We evaluated ASI safety systems a short while ago.
Personally I am sceptical about reliability. It seems to me (at least from the way it was described) that the sysstem sends multiple messages over the bus, and if an error is detected it will fail safe, i.e it will trip or estop.
Now we have been using ASI bus for machine I/O for about 2 years now. It's simplicity and ease of adding extra I/O is great. But it's not without it's problems. One problem I experienced a while back was a single I/O module that would very occasionally fail to communicate over the bus properly. When I say very occasionally I mean once or twice a day. It was a bugger of a fault to fix. Substituting a new module did not fix it. Disconnecting a lot of other modules on the bus did not fix it. It turned out to be a simple grounding fault in the end, we had grounded the I- of one of the sensors, and because the I+ and I- are derived from the ASI bus, it didn't like that.

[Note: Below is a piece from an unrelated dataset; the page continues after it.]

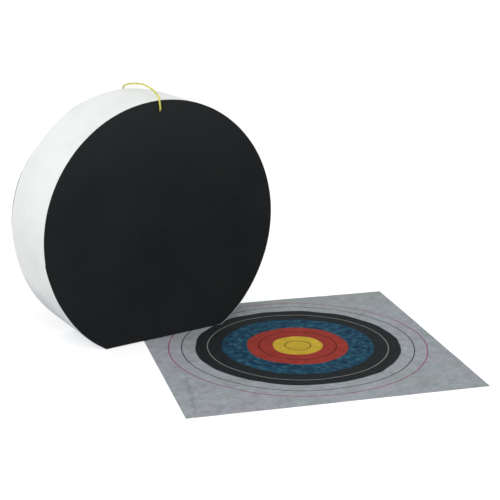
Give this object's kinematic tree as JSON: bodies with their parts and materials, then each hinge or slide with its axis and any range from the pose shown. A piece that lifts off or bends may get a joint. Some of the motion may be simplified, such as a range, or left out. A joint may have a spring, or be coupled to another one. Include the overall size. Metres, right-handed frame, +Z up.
{
  "type": "rolled foam archery target",
  "caption": "Rolled foam archery target: a wound foam disc with a flat base, a lapped white wrap and a rope carry loop, and its printed target face lying at its foot.",
  "frame": {"origin": "on the floor, under the middle of the foam disc's flat base", "axes": "+Z up, -Y the way the shooting face looks, +X to the right of someone who looks at that face"},
  "size_m": [0.9449, 0.8429, 0.5924],
  "materials": {
    "foam": "matt sawn closed-cell foam",
    "wrap": "satin",
    "rope": "braided cord",
    "printed_sheet": "matt print"
  },
  "bodies": {
    "boss": {"foam_roll": "foam", "outer_turn_1": "foam", "outer_turn_2": "foam", "side_wrap": "wrap"},
    "carry_loop": {"carry_rope": "rope", "rope_knot": "rope"},
    "target_face": {"target_face": "printed_sheet"}
  },
  "joints": [
    {"name": "rope_swing", "type": "hinge", "parent": "boss", "child": "carry_loop", "pos_m": [-0.0045, 0, 0.53985], "axis": [0, 1, 0], "range_deg": [-25, 25]},
    {"name": "face_slide", "type": "slide", "parent": "boss", "child": "target_face", "axis": [0.45, -0.893, 0], "range_m": [0, 0.24]}
  ]
}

So my point is, had we been using ASI safety bus in that instance, we would have had a spurious estop occurring once or twice a day. Not many customers would tolerate that.
Also, we supply machines for use all round the world. A lot of our customers are particularly cautious about safety systems, and is one area they usually examine in detail. Not one that I have yet mentioned it to would accept ASI safety bus. They all want a traditional hard wired circuit to a tried and tested make of dual circuit safety relay.
It's certainly a system to keep an eye on for the future, but at the moment it doesn't have sufficient industry acceptance.